The bill speeds deployment of geothermal energy and related jobs by narrowing NEPA review, but it does so at the cost of reduced public input and increased risk that local environmental and health impacts won’t be fully assessed.
Rural communities and the domestic energy sector can see faster deployment of geothermal power, increasing clean energy supply and supporting local jobs.
Geothermal developers and energy companies can begin drilling sooner because NEPA categorical exclusions now presumptively apply to geothermal wells, reducing permitting time.
Residents near projects face increased risk that potential public-health hazards from geothermal operations (e.g., water contamination, induced seismicity) could be overlooked if environmental assessments are bypassed.
Shorter NEPA review raises the risk that site-specific environmental impacts (water use, seismicity, habitat disturbance) are not fully evaluated before drilling.
Nearby residents and communities will have reduced environmental review and fewer opportunities for public input on geothermal drilling decisions.
Based on analysis of 2 sections of legislative text.
Extends two NEPA categorical exclusions that applied to oil/gas drilling to also cover qualifying geothermal drilling, streamlining review for those activities.

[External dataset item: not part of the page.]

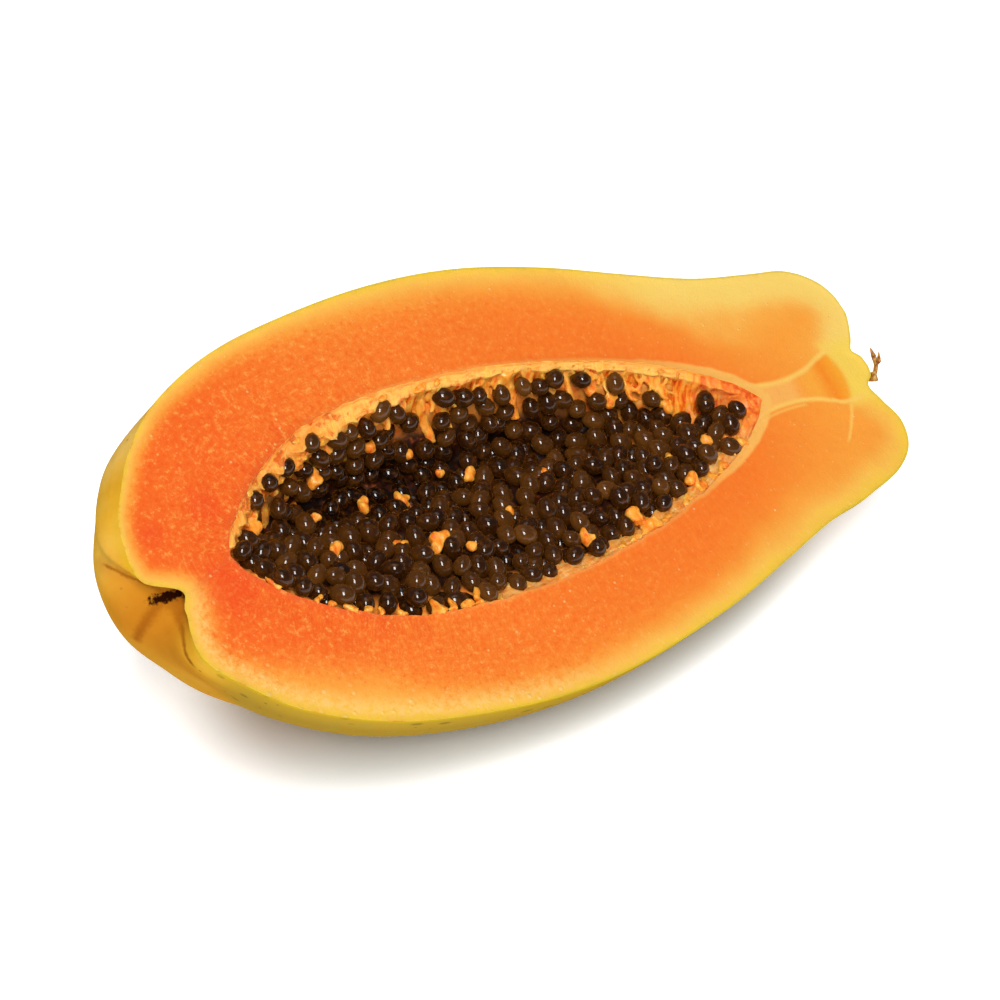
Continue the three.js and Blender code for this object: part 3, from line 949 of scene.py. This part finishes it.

Introduced February 6, 2025 by Susie Lee · Last progress February 6, 2025
Adds geothermal drilling to two existing NEPA categorical exclusions that currently apply to oil and gas drilling, so qualifying geothermal projects can bypass more detailed environmental reviews. Also includes a short-title provision and makes a minor punctuation change to the cited statute. No new funding, deadlines, or additional program authorities are created.